Supplied records:
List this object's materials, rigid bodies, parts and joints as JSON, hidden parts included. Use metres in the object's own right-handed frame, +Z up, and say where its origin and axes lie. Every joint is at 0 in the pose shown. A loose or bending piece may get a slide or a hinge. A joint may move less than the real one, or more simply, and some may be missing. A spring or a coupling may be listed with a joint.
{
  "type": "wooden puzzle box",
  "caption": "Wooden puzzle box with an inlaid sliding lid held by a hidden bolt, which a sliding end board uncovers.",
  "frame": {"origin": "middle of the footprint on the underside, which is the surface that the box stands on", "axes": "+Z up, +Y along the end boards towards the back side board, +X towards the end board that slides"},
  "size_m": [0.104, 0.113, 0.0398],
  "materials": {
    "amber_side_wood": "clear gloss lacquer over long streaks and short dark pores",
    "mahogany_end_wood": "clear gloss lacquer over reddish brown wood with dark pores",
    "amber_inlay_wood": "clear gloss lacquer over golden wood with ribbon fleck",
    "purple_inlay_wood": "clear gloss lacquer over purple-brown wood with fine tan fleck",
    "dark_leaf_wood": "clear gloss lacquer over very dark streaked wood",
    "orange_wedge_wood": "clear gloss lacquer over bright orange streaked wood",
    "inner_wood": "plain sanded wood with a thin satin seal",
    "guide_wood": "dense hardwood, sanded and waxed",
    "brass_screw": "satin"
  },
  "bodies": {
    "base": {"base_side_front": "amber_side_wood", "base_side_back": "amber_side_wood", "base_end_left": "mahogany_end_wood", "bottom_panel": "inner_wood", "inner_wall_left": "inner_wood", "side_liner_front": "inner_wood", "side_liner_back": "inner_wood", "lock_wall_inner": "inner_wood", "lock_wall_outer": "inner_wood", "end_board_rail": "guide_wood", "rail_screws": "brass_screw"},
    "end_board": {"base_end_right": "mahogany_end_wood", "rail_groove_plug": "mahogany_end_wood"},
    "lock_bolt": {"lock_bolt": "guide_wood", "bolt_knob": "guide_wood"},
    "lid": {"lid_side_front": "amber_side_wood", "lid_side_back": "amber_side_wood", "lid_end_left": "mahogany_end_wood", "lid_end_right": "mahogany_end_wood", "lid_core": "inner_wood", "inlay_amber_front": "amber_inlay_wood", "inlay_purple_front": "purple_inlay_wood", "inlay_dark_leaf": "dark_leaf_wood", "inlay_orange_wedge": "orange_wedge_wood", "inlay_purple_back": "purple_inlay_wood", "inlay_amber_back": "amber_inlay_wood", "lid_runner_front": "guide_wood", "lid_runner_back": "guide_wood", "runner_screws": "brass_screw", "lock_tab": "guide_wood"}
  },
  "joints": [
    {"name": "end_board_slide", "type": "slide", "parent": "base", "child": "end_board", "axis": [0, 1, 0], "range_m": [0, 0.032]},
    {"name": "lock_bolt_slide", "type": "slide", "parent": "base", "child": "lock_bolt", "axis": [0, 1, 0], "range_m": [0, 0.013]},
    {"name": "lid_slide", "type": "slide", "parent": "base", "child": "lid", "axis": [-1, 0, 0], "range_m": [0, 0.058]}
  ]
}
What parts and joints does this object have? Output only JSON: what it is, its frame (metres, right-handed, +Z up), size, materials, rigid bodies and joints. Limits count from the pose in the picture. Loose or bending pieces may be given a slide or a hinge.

--

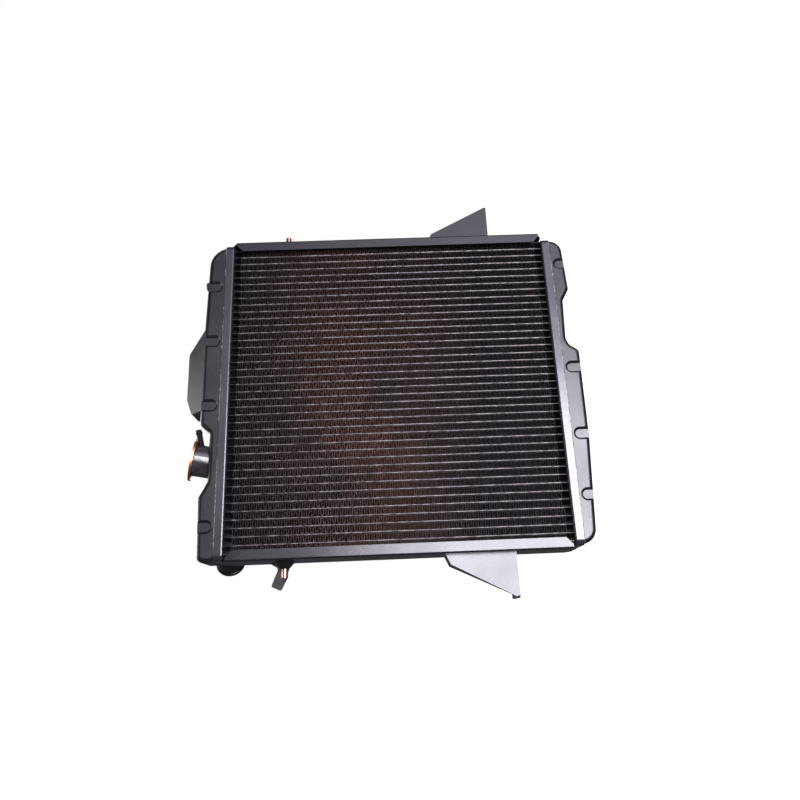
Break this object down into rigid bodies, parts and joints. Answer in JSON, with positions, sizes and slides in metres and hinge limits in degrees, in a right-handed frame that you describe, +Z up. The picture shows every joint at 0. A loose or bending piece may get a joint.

---

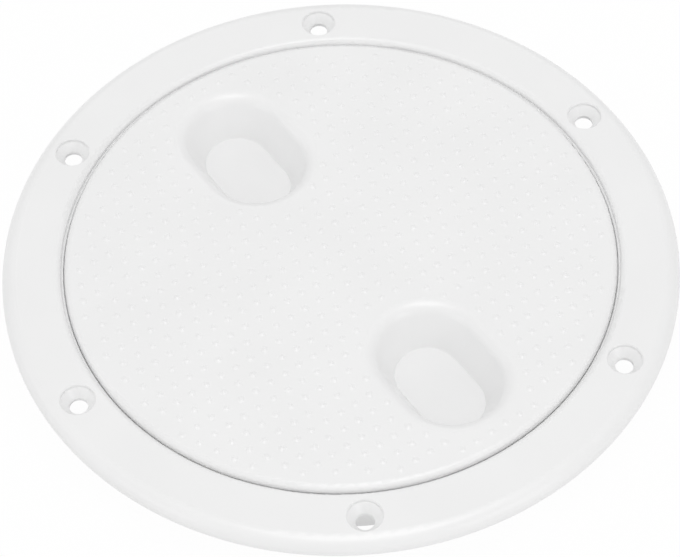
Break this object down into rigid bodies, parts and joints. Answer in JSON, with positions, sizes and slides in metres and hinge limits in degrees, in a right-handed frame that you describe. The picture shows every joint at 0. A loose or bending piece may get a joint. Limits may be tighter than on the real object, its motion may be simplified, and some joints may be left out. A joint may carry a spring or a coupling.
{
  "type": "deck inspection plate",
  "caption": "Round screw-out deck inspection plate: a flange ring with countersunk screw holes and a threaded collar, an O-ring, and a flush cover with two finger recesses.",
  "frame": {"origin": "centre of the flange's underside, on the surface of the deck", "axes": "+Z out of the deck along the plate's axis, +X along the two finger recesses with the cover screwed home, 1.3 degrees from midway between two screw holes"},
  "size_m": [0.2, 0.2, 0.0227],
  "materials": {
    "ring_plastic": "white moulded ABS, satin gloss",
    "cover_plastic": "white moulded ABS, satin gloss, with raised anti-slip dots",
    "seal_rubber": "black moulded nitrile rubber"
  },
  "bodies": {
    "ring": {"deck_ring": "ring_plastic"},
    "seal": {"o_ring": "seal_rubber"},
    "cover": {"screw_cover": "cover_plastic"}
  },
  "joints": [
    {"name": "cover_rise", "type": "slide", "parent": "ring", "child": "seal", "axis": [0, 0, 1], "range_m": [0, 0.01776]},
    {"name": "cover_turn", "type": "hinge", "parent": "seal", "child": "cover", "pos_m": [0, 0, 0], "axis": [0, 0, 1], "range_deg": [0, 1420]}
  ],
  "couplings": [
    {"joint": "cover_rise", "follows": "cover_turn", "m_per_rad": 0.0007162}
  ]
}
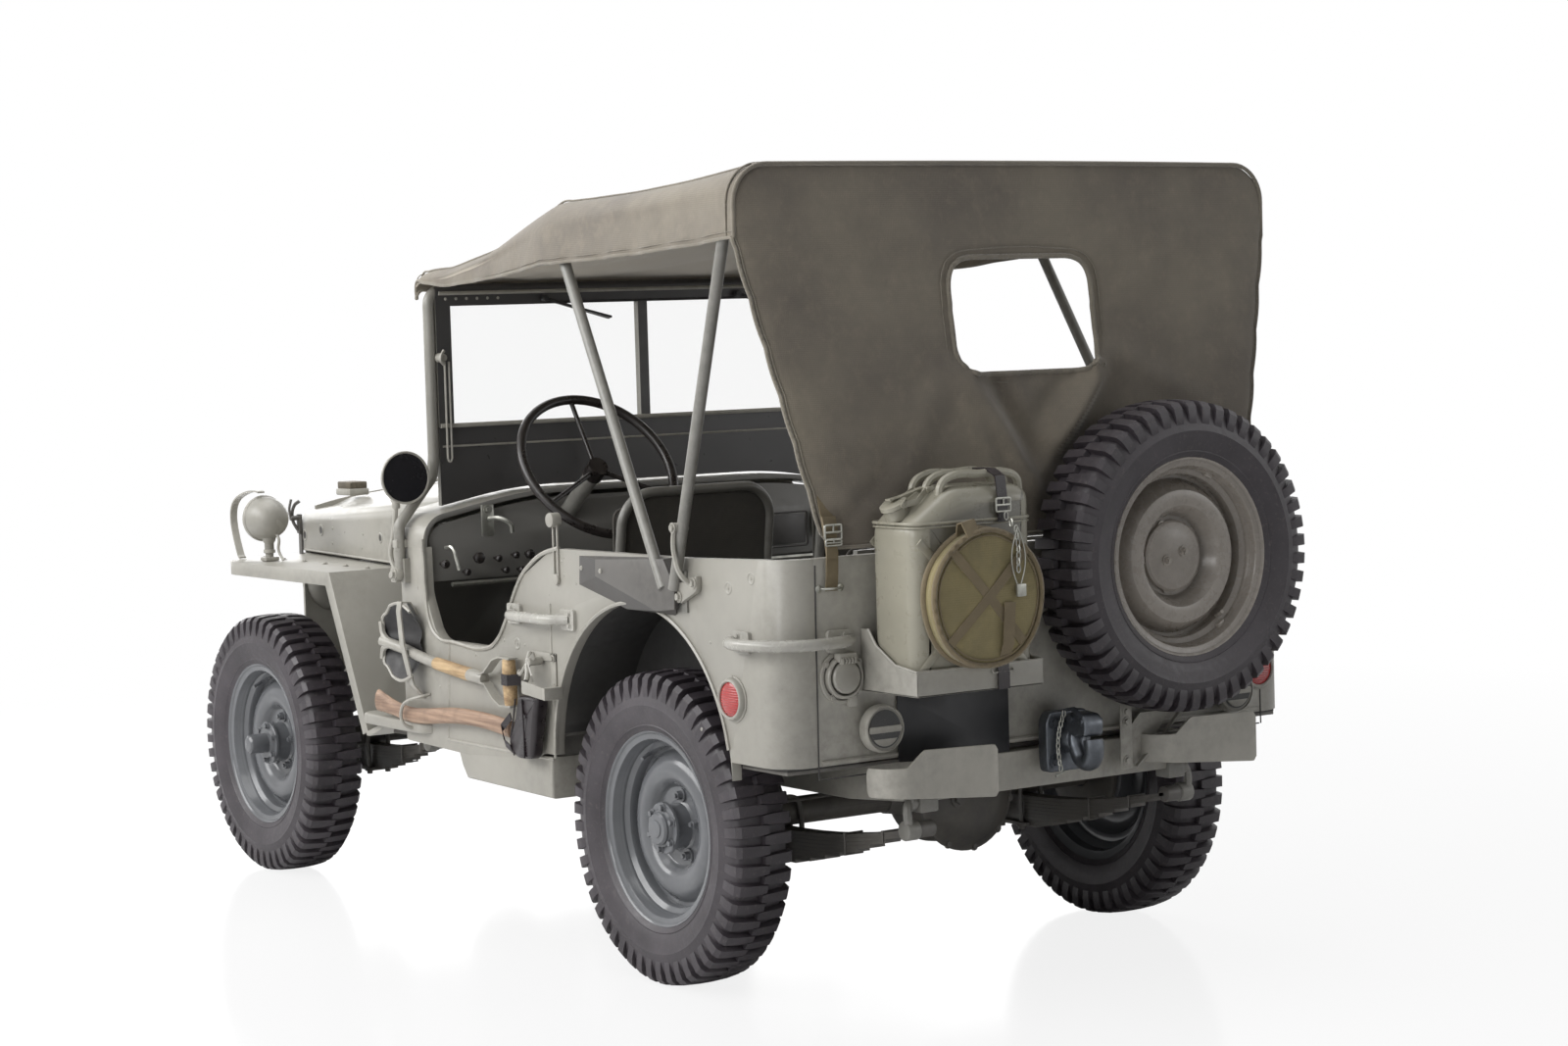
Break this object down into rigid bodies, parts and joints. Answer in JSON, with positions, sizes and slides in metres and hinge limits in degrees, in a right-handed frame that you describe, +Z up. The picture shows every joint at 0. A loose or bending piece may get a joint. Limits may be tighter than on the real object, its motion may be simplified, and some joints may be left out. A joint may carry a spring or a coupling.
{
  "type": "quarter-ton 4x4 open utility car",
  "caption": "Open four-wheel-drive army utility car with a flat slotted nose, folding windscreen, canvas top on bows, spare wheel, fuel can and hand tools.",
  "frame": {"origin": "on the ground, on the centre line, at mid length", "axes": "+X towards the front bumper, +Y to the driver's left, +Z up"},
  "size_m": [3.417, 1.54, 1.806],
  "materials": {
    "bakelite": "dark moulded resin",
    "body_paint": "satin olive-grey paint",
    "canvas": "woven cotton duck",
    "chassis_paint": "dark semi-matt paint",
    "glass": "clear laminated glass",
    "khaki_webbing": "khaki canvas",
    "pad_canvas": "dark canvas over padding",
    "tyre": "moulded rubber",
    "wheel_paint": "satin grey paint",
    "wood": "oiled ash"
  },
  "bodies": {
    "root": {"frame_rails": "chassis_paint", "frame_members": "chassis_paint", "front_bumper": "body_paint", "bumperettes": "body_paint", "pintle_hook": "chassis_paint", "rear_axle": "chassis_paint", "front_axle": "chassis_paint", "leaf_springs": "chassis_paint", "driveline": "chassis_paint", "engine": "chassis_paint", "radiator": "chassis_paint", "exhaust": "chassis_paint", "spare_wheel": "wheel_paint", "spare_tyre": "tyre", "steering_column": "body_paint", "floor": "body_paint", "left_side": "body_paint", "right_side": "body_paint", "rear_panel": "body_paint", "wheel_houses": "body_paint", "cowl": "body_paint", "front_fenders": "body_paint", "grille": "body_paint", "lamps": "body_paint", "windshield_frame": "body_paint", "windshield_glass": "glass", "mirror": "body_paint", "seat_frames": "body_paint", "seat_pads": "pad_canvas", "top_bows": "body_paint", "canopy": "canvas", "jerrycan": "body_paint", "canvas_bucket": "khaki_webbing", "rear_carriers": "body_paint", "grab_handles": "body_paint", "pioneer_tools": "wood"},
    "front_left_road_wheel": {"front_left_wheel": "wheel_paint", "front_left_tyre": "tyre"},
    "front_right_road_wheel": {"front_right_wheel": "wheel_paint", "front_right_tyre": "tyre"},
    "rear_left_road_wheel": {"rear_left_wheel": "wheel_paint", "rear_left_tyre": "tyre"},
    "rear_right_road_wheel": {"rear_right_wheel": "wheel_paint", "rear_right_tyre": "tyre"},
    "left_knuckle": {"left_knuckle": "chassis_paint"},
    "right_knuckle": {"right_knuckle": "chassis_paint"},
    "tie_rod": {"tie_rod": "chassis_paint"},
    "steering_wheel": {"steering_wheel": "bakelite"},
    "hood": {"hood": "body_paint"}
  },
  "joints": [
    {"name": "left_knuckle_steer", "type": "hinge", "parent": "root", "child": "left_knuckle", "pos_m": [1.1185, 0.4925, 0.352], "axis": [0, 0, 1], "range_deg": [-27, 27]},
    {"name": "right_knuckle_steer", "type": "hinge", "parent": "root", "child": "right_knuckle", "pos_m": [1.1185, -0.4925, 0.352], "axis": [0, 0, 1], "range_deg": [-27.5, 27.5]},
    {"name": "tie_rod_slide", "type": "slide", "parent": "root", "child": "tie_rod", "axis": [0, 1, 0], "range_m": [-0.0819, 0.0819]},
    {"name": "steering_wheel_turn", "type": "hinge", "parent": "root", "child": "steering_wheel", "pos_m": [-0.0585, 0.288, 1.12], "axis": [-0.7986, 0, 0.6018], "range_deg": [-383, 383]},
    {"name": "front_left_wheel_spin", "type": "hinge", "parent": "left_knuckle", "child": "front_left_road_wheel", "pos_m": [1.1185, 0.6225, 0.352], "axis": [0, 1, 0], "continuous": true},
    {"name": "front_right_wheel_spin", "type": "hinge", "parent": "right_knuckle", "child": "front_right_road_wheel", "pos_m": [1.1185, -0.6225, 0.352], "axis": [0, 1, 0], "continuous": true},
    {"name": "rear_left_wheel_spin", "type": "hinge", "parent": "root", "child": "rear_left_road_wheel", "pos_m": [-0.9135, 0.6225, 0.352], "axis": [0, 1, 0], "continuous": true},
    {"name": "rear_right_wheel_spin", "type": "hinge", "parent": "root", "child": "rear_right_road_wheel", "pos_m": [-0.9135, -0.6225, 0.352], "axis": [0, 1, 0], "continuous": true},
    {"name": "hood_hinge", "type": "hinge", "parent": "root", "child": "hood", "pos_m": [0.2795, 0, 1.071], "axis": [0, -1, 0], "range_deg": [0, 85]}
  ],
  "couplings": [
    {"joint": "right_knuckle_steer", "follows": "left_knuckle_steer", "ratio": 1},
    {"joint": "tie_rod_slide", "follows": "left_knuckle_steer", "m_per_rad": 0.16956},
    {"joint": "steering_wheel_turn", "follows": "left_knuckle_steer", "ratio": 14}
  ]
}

Your task: Count the lines in the records above that contain the word "hidden", and reply with only that number.

Final result: 2